Roundup

  • Well, hello there, readers! I’m posting this on Monday, except I’m not really writing this on Monday. I am actually cobbling a few things together on Sunday just to throw you off! You see, while I normally maintain the practice of posting things in real time, Monday is occupied. I’ll spare you the details, but it involves more marsupial-style assaults on the keyboard and all manner of crazed pedantic info. So I’m going to try this temporally displaced post in lieu of real-time content and see if there’s any controversy. It is, after all, somehow dishonest. And you’ll even be reading this when the sun’s up, when, in fact, it’s “currently” dark outside. All this is a way of demonstrating just how incorrigible litbloggers are.
  • Now what in the sam hill is going on here? It seems to involve haircuts, a trip to Jamaica, the recent acquisition of a digital camera, and the sticking out of tongues. I approve of at least two elements of this divine equation. Indeed, all this is a helpful reminder that I really need to get in more trouble. What I do know is that my current digital camera is on the fritz. So I can’t shock you with frightening photos of what I tend to look like after I’ve had a recent haircut (self-inflicted, I must confess; this is what happens when you bald). But I plan to frighten in other ways. And none of it involves Jonathan Franzen.
  • I haven’t yet confessed how vital the hero is to Brooklyn food culture. Let me assure you that it is vital, although this means nothing to you because you are reading this many hours from the composition of this post. Which is to say that, yes, you should be worried about temporal blogging experiments.
  • I regret to inform Ms. Klein (and Mr. Steinberg) that the shock is not wearing off. The problem is that “shock doctrine” is designed more as a buzz word rather than a bona-fide doctrine. I have no more use for buzz words than I do buzz cuts that do not come from my hand. It is just possible that Naomi Klein is a suitable barber, but I doubt it.
  • Pete Anderson is trying out Oxford American and blogging about it. We really need more of these magazine consumer reports. So I put forth the question to readers: what are your magazine subscriptions and are you really getting your money’s worth?
  • Chip McGrath is busy devoting at least two grafs to Martin’s appearance. I wonder sometimes if McGrath is wasting his times these days or if I’ve seriously overestimated him.
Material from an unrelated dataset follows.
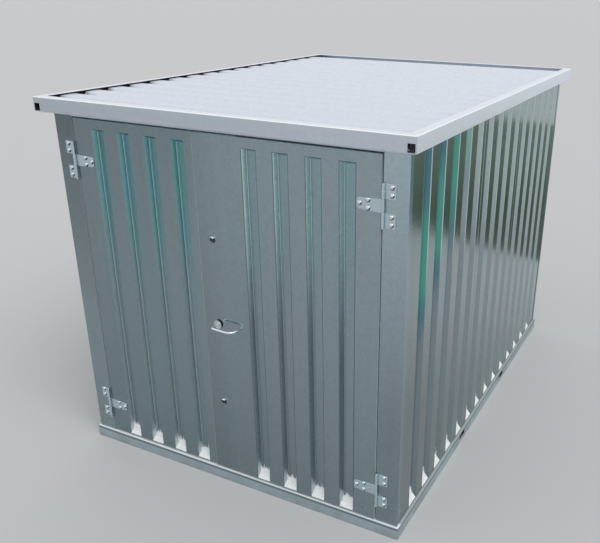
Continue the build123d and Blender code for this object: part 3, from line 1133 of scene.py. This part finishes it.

This is a damn superficial interview. (And why the hell do you call this guy “Chip?” You may as well call him Sparky while you’re at it.)
  • Kurt Vonnegut is the most popular novelist of 2007 and Slaughterhouse-Five has sold 280,000 copies since 2006.
  • The Kansas City Star has named its top 100 books of the year. But since How Starbucks Saved My Life and the vastly overrated Amy Bloom novel Away is on it, well, you know what you’re in for.
  • I would like to tell you that a novel by an author is better than you might be thinking, but these opinions shall have to be restrained.
  • I also wish to confess of the noisy pipes here in Brooklyn. Good goddam, the sounds wake me up! How were such vociferous pipes constructed? Why weren’t they replaced? And why do we put up with this noise? Guess I’m now a New Yorker of sorts.
  • I have, incidentally, grown another beard. Rex Reed calls it “the best beard Ed Champion tried to grow since the last one.” Roger Ebert says, “Thousands of follicles come together and we are left wondering why.” Kenneth Turan writes, “Why does he grow these beards in the first place? It is this rhetorical question that best represents the Ed Champion problem in a nutshell.” Okay, the reviews are mixed. But, for now, I’m keeping it.

3 Comments

  1. Ed,

    I have subs with Harper’s, One Story, and Paris Review. Admittedly, not magazines, as such, but still money that is being paid. Out of all of them, Harper’s is first. There is always at least two to three things I can count on to be good in there. Paris Review is competent, but usually lackluster in content. The new photo spreads are maybe the only saving grace when the poetry and fiction breeze by me. And then One Story. For a new up and coming journal, they sure publish a lot of lazy stories. I’ve read maybe three good ones out of the 20 I have. Not a good ratio for me.

    Although, on the flip side, another New York based journal that is in your neighborhood, Land-Grant College Review, is stunning. This latest issue didn’t have a weak story in it. Well, let me rephrase: none bored me. How about that? Two stories I encourage you to find and read: “Shelter” by Shena McAuliffe and “Your Five Failed Jobs” by Kevin Wilson. I don’t have a subscription right now, but after this issue, I plan on getting one.

    Hope that helps.

  2. The New Yorker…
    Well worth my money… flipping through the cartoons with my girlfriend each time is worth it alone. But the damn thing just piles up, I need to stop hanging on to them.
    That and the Believer are my only subscriptions, and I have no regrets. I wouldn’t call myself a McSweeney’s apologist, but I’m definitely not a hater. The Believer has me consistently engaged.